Given a target subset $\mathcal{S}_{\text{tar}} \subseteq \mathcal{D}_f$, a reference in-training set $\mathcal{S}_{IT} \subset \mathcal{D}_r$, and an out-of-training set $\mathcal{S}_{OOT} \subset \mathcal{D}_{te}$:

Unlearning is deemed successful if and only if: $$D(\mathcal{S}_{\text{tar}}, \mathcal{S}_{OOT}, h^{un}) < D(\mathcal{S}_{\text{tar}}, \mathcal{S}_{IT}, h^{un})$$

where $D$ denotes the Jensen-Shannon divergence between dependence distributions.

Theoretical Analysis¶

Shared influence components introduced during training cause in-training subsets to exhibit stronger split-half dependence. Specifically, when $h = \mathcal{A}(\mathcal{D}_{tr})$, the output $h(x_i)$ implicitly depends on $x_j$ through the learned parameters, so $h(x_i)$ and $h(x_j)$ are no longer independent.

Experiments¶

Controlled Experiments (Retrained Model)¶

| Dataset-Model | R=5% |S|=400 | R=10% |S|=1000 | R=20% |S|=2000 | |------------|------|--------|--------| | SV-ResNet18 | 0.71 | 0.78 | 0.97 | | C10-ResNet18 | 0.87 | 0.95 | 1.00 | | C100-ResNet18 | 0.99 | 1.00 | 1.00 | | Tiny-ResNet18 | 0.70 | 0.92 | 0.98 |

Comparison with Distribution Distance Metrics (CIFAR10-ResNet18, R=10%, |S|=1000)¶

Method	F1 Score
MMD	0.70
Wasserstein	0.89
SDE (Ours)	0.95

SDE consistently outperforms MMD and Wasserstein across all settings, with a particularly pronounced advantage on smaller subsets.

Evaluation of Unlearning Methods (CIFAR10-ResNet18, R=10%)¶

Method	Acc_r(%)	Acc_f(%)	ASR	OTR↑(%)
Retrain	98.57	93.25	0.30	87.00
RandLabel	98.80	98.63	0.29	84.00
Unroll	99.36	99.21	0.30	3.00
Sparsity	92.72	90.56	0.42	50.80
SalUn	98.66	98.53	0.29	52.40

Key Findings¶

Critical finding on Unroll: Conventional metrics (ASR ≈ 0.30, consistent with retraining) indicate successful unlearning, yet SDE yields an OTR of only 3% — nearly all forget samples are still identified as in-training data.
SDE exposes the insufficiency of MIA: Similar ASR values make it difficult to distinguish unlearning quality, whereas OTR provides clearer differentiation.
Larger subsets and deeper-layer features yield better discriminative power.
Kernel bandwidth $\sigma = \sqrt{\text{dim}}$ serves as a robust heuristic.
Dependencies can be detected even in models trained for only 20% of the full training schedule.

Highlights & Insights¶

Retraining-free independent evaluation: A genuinely independent verification framework for machine unlearning.
Subset-level evaluation aligned with the unlearning workflow: Unlearning is inherently a subset-level operation.
Exposing blind spots in existing evaluation: The Unroll case serves as a cautionary example.
Unified theory and practice: The shared influence component analysis provides theoretical grounding for the method design.

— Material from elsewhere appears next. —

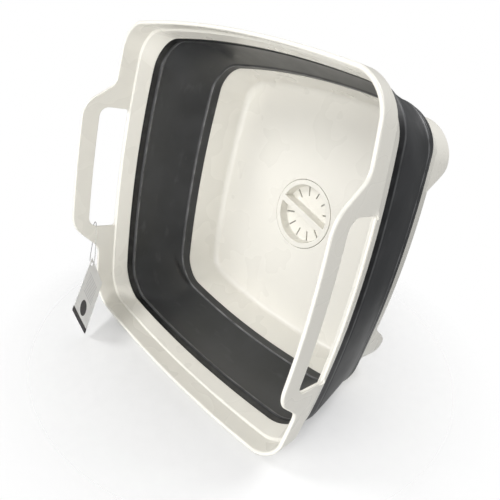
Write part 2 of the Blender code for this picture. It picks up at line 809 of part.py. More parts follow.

Limitations & Future Work¶

The choice of kernel bandwidth $\sigma$ has a notable impact; the simple heuristic may not generalize to all scenarios (e.g., diffusion models).
Reference set selection affects performance, and an optimal reference set construction strategy remains unresolved.
The method may capture natural forgetting (representation drift, catastrophic forgetting) rather than intentional unlearning.
The current framework yields only binary judgments, leaving the potential of HSIC as a continuous metric underexplored.
Performance is weaker on shallow architectures such as AllCNN.

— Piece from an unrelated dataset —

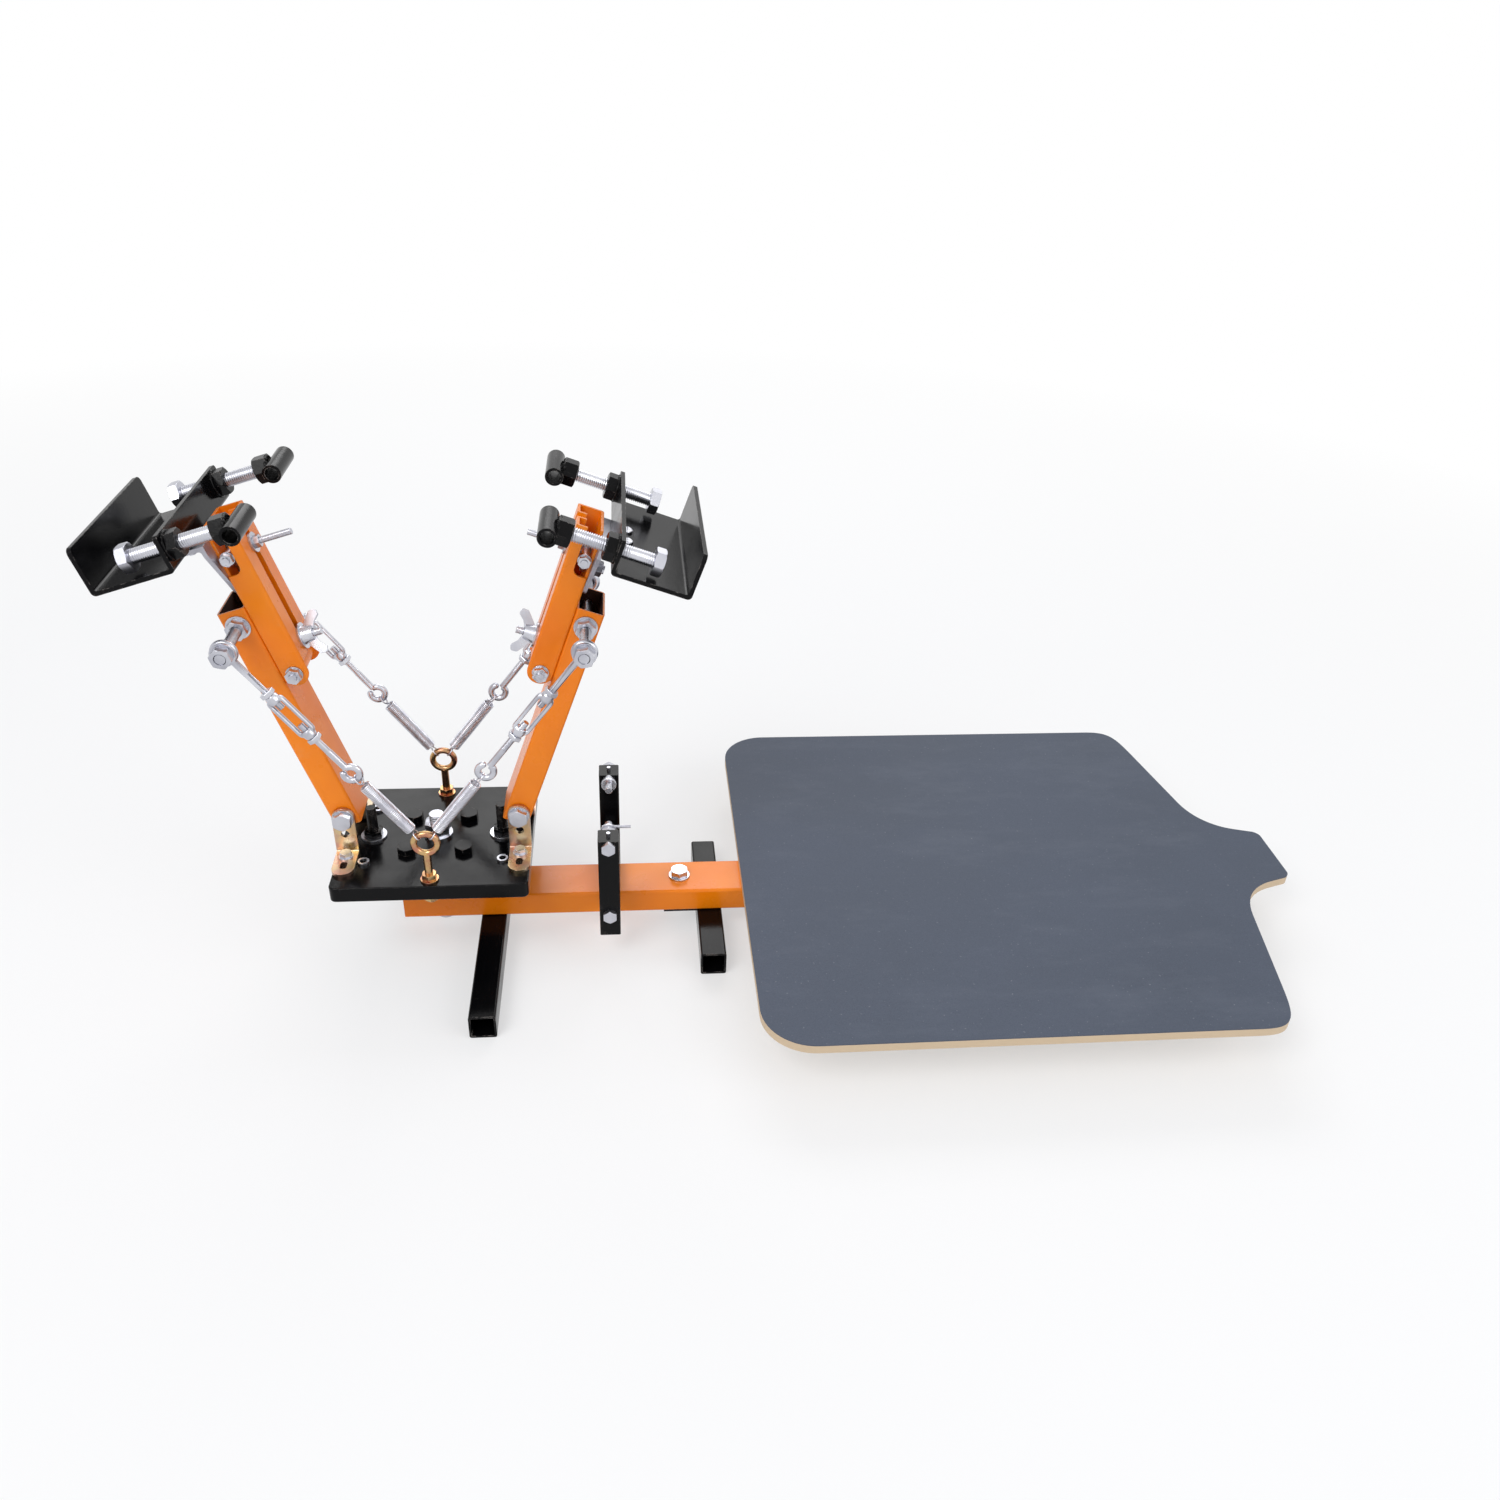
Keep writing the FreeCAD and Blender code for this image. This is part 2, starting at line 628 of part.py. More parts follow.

Machine Unlearning: SISA, Random-label, SalUn — representative unlearning algorithms.
Membership Inference Attacks: Confidence-based, loss-based, and auxiliary-classifier-based methods.
Statistical Independence Testing: HSIC, MMD — kernel-based statistical tests.

Rating¶

Novelty: ⭐⭐⭐⭐ — Subset-level statistical independence evaluation is a novel perspective.
Experimental Thoroughness: ⭐⭐⭐⭐ — Multi-dimensional controlled experiments and evaluation across unlearning methods.
Writing Quality: ⭐⭐⭐⭐ — Clear motivation and complete method description.
Value: ⭐⭐⭐⭐ — No additional training required; easy to deploy.